Even if operators in the Permian Basin delay completions decrease rig counts, there will be a continued emphasis on maintaining current production, he added. “This trend plays right into our wheelhouse. Artificial lift is a core competency of Weatherford.”
Weatherford in May announced a memorandum of understanding with Valiant Artificial Lift Solutions to jointly commercialize, market and service electrictrical submersible pumps.
Outside the United States, a major operator in Argentina awarded Weatherford a five-year contract worth $300 million for fracturing, coil tubing, wireline completions and testing services. Another operator in Columbia awarded Weatherford a five-year contract worth $270 million for multiple product line services, including fracturing, coil tubing, wireline, fishing and re-entry, tubular running services completions and testing.
In Mexico, Weatherford utilized its new push-the-bit directional drilling system, the Magnus rotary steerable, on an oil well in Mexico, drilling 6,400 feet in one run and saving 1.2 days compared to drilling estimates.

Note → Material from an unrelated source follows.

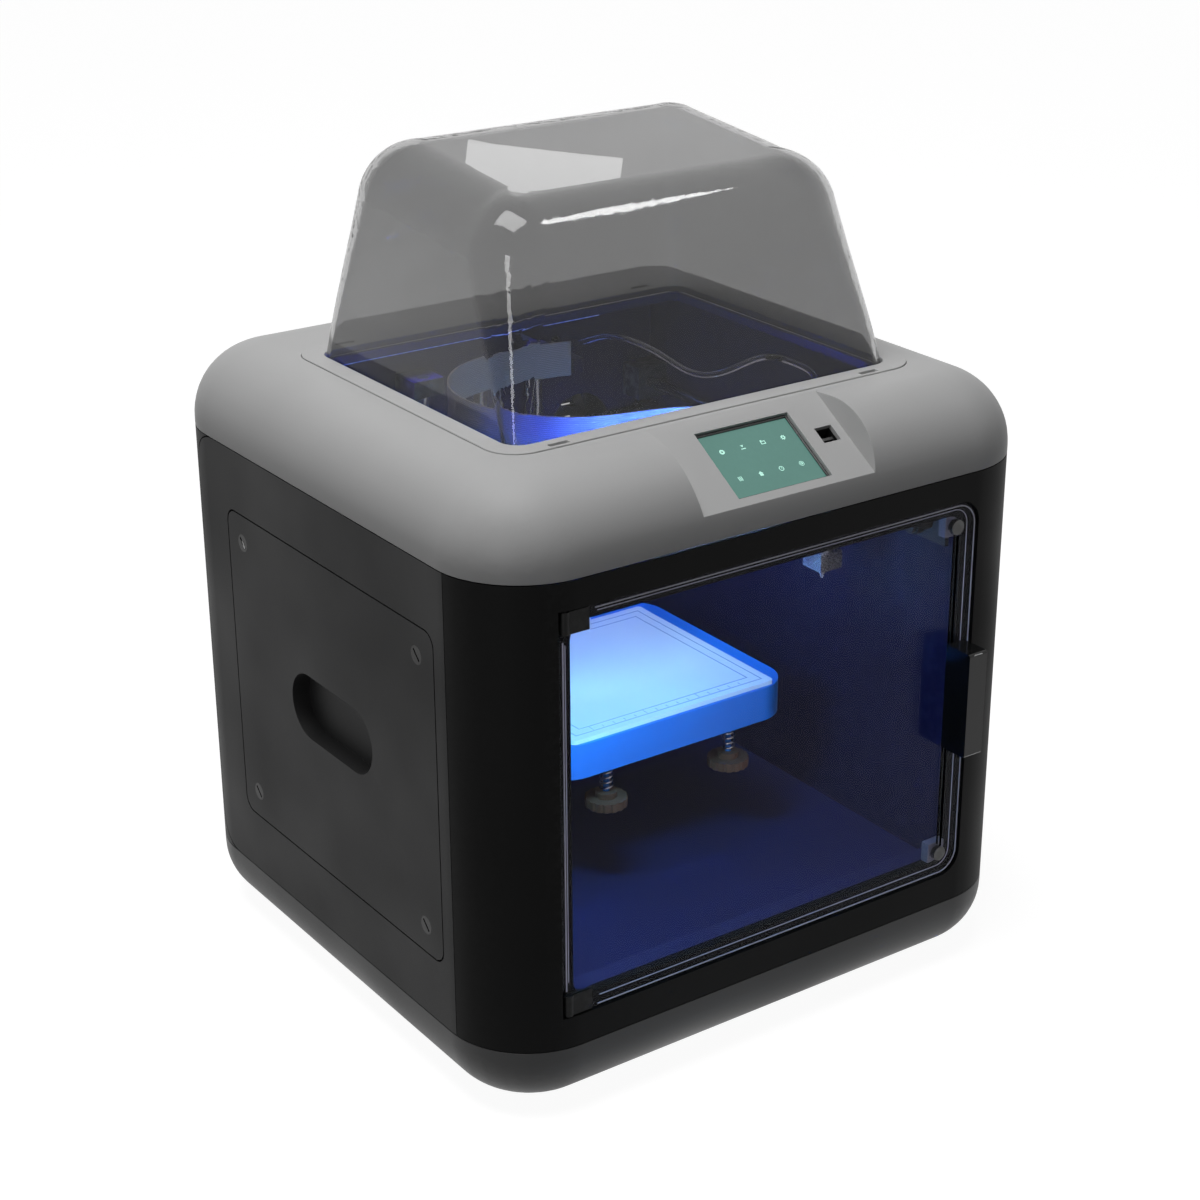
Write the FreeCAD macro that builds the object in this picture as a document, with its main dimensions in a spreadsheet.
"""A desktop printer that lays down melted plastic thread, in millimetres.

Origin: the centre of the footprint, on the surface that the feet stand on.
X runs to the right, Y to the back and Z up; the door faces -Y.
Every size below can be changed by itself; the pieces follow it.
"""

import FreeCAD
import Part
import math
import os
import re

Vector = FreeCAD.Vector

SIZES = {
    # casing
    "body_width": 420,
    "body_depth": 405,
    "deck_height": 410,
    "corner_round": 58,
    "top_round": 48,
    "bottom_round": 42,
    "wall": 3,
    "seam": 0.6,
    "cover_seam": 357,
    "base_seam": 51,
    "front_seam": 52,
    "rear_seam": 42,
    "panel_round": 25,
    "foot_radius": 13,
    "foot_height": 3,
    "foot_inset": 62,
    "base_vent_pitch": 26,
    "base_vent_width": 14,
    "base_vent_length": 60,
    # gaps between pieces
    "rest_gap": 0.3,
    "bearing_gap": 0.05,
    # door
    "door_width": 318,
    "door_height": 265,
    "door_centre": -5,
    "door_bottom": 73,
    "door_thick": 4,
    "door_inset": 1,
    "door_gap": 1,
    "door_seat": 9,
    "door_round": 16,
    "frame_depth": 12,
    "hinge_offset": 4,
    "barrel_radius": 3,
    "knuckle_length": 20,
    "knuckle_height": 14,
    "hinge_pin_radius": 1.5,
    "hinge_pin_length": 6,
    "magnet_radius": 5,
    "magnet_inset": 16,
    "catch_size": 14,
    "handle_width": 15,
    "handle_depth": 22,
    "handle_height": 73,
    "handle_inset": 5,
    "handle_centre": 206,
    "handle_wall": 3,
    "handle_round": 2,
    "handle_screw_inset": 12,
    "screw_head_radius": 2.5,
    # dome and the trim that it stands in
    "dome_width": 288,
    "dome_depth": 229,
    "dome_centre": -9.5,
    "dome_height": 140,
    "dome_top_width": 264,
    "dome_top_depth": 176,
    "dome_top_centre": -3.5,
    "dome_slope": 5.9,
    "dome_foot_round": 12,
    "dome_upright_round": 42,
    "dome_top_round": 40,
    "dome_wall": 3,
    "dome_fit": 0.6,
    "trim_width": 14,
    "trim_rise": 0.8,
    "trim_ledge": 6,
    "trim_lap": 3,
    "trim_round": 22,
    "latch_slot_length": 14,
    "latch_slot_width": 4,
    "latch_slot_spread": 118,
    "latch_slot_offset": 9.8,
    "latch_slot_depth": 1.5,
    # display
    "display_centre": 2,
    "display_width": 130,
    "display_tilt": 32,
    "display_setback": 59.5,
    "display_lean": 8,
    "screen_width": 71,
    "screen_length": 52,
    "screen_start": 10.5,
    "screen_lap": 3,
    "screen_thick": 8,
    "usb_offset": 52,
    "usb_start": 27,
    "usb_width": 13,
    "usb_length": 12,
    "usb_depth": 10,
    "usb_tongue": 2,
    "usb_wall": 2,
    # cover plates on both sides
    "plate_centre": -10,
    "plate_depth": 258,
    "plate_bottom": 94,
    "plate_height": 221,
    "plate_round": 10,
    "plate_groove": 1,
    "plate_ledge": 6,
    "grip_length": 102,
    "grip_height": 45,
    "grip_centre": 208,
    "grip_depth": 11,
    "grip_wall": 1.5,
    "lock_inset": 20,
    "lock_radius": 6,
    "lock_slot_length": 9,
    "lock_slot_width": 1.6,
    "lock_depth": 1,
    # chamber
    "chamber_left": -168,
    "chamber_right": 154,
    "chamber_back": 150,
    "chamber_floor_top": 70,
    "chamber_top_gap": 10,
    "liner": 3,
    "sill_height": 11,
    "sill_depth": 14,
    # lift of the build platform
    "lift_centre": -4,
    "lift_line": 132,
    "lift_rod_spread": 45,
    "rod_radius": 4,
    "lift_rod_top": 370,
    "clamp_width": 24,
    "clamp_height": 12,
    "screw_radius": 4,
    "screw_top": 365,
    "coupler_radius": 8,
    "coupler_length": 14,
    "motor_size": 42,
    "motor_length": 31,
    "motor_round": 4,
    "shaft_radius": 2.5,
    "shaft_reach": 8,
    "sleeve_radius": 7.5,
    "carrier_width": 142,
    "carrier_depth": 28,
    "carrier_bottom": 152,
    "carrier_height": 38,
    "carrier_round": 6,
    "beam_width": 18,
    "beam_height": 8,
    "beam_front": -55,
    # tray, build plate and levelling knobs
    "tray_width": 192,
    "tray_front": -98.5,
    "tray_depth": 172,
    "tray_bottom": 167,
    "tray_height": 24,
    "tray_round": 24,
    "tray_wall": 3,
    "bed_width": 162,
    "bed_depth": 153,
    "bed_front": -97,
    "bed_thick": 3,
    "bed_round": 3,
    "stud_radius": 2,
    "knob_radius": 14,
    "knob_thick": 6,
    "knob_hub_radius": 7,
    "knob_hub_height": 4,
    "dent_count": 16,
    "dent_radius": 1.4,
    "dent_offset": 0.6,
    "knob_bottom": 137,
    "knob_spread": 50,
    "knob_front": -88,
    "knob_rear": 60,
    "spring_radius": 4,
    "spring_wire": 0.7,
    # rails, belts and the print head
    "side_rail_inset": 14,
    "side_rail_height": 332,
    "side_rail_front": -176,
    "holder_width": 22,
    "holder_depth": 20,
    "holder_height": 24,
    "gantry_line": -118,
    "block_width": 20,
    "block_depth": 50,
    "block_top": 366,
    "block_round": 3,
    "idler_post_depth": 12,
    "cross_rail_height": 354,
    "cross_rail_spread": 18,
    "belt_height": 310,
    "belt_width": 6,
    "belt_thick": 1.2,
    "drive_line": 142,
    "guide_line": -160,
    "guide_pin_radius": 4,
    "head_centre": 98,
    "head_width": 52,
    "head_depth": 50,
    "head_bottom": 342,
    "head_round": 4,
    "cross_motor_size": 26,
    "cross_belt_height": 379,
    "extruder_top": 392,
    "feeder_inset": 2,
    "fitting_height": 4,
    "grille_start": 10,
    "grille_pitch": 8,
    "grille_slot": 4,
    "grille_depth": 3,
    "grille_line": 6,
    "grille_height": 6,
    "sink_radius": 11,
    "sink_bottom": 296,
    "fin_pitch": 6,
    "fin_depth": 4,
    "heater_size": 18,
    "heater_height": 12,
    "nozzle_height": 270,
    "nozzle_radius": 3.5,
    "nozzle_length": 8,
    # filament spool
    "spool_centre": -10,
    "spool_height": 208,
    "spool_radius": 75,
    "spool_width": 30,
    "spool_flange": 2,
    "wound_radius": 62,
    "spool_pin_radius": 6,
    # power, board, fan and lamps
    "supply_depth": 180,
    "supply_height": 88,
    "supply_thick": 29,
    "supply_bottom": 82,
    "supply_front": -110,
    "board_width": 160,
    "board_height": 150,
    "board_thick": 1.6,
    "board_bottom": 115,
    "board_standoff": 7,
    "board_margin": 6,
    "board_post_radius": 3,
    "driver_size": 18,
    "driver_pitch": 26,
    "driver_rise": 9,
    "driver_line": 100,
    "chip_size": 32,
    "chip_rise": 3,
    "chip_line": 50,
    "plug_row_length": 140,
    "plug_row_height": 12,
    "plug_row_rise": 11,
    "plug_row_line": 6,
    "inlet_centre": -120,
    "inlet_height": 105,
    "inlet_width": 48,
    "inlet_tall": 28,
    "inlet_depth": 20,
    "inlet_flange": 2,
    "inlet_lip": 2,
    "inlet_pin_spread": 7,
    "inlet_pin_rise": 2,
    "inlet_pin_width": 2,
    "inlet_pin_tall": 4,
    "plug_width": 24,
    "plug_tall": 17,
    "plug_depth": 14,
    "switch_width": 11,
    "switch_tall": 18,
    "switch_pin_radius": 1,
    "switch_pin_reach": 1.5,
    "rocker_sink": 6,
    "rocker_rise": 5,
    "fan_size": 60,
    "fan_thick": 15,
    "fan_centre": 90,
    "fan_height": 300,
    "fan_hub": 11,
    "fan_reach": 27,
    "fan_round": 4,
    "fan_bar_width": 3,
    "fan_bar_depth": 2,
    "fan_seat_depth": 3,
    "fan_axle_radius": 1.5,
    "blade_count": 7,
    "blade_thick": 1.2,
    "blade_width": 9,
    "blade_twist": 35,
    "vent_slot": 5,
    "lamp_height": 8,
    "lamp_thick": 3,
    "lamp_length": 220,
    # cables
    "ribbon_height": 24,
    "ribbon_thick": 1.2,
    "ribbon_bottom": 370,
    "arm_thick": 7.7,
    "arm_lap": 4,
    "tube_radius": 2,
}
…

Touting Weatherford’s operational highlights and new contracts, McCollum said the company was well on its way to “becoming a stronger healthier more integrated energy services company” and pledged to utilize its resources and assets to deliver “sustainable and profitable” growth for all of its stakeholders. “Changing the way Weatherford has historically done business will ultimately create a formidable company for the long term.”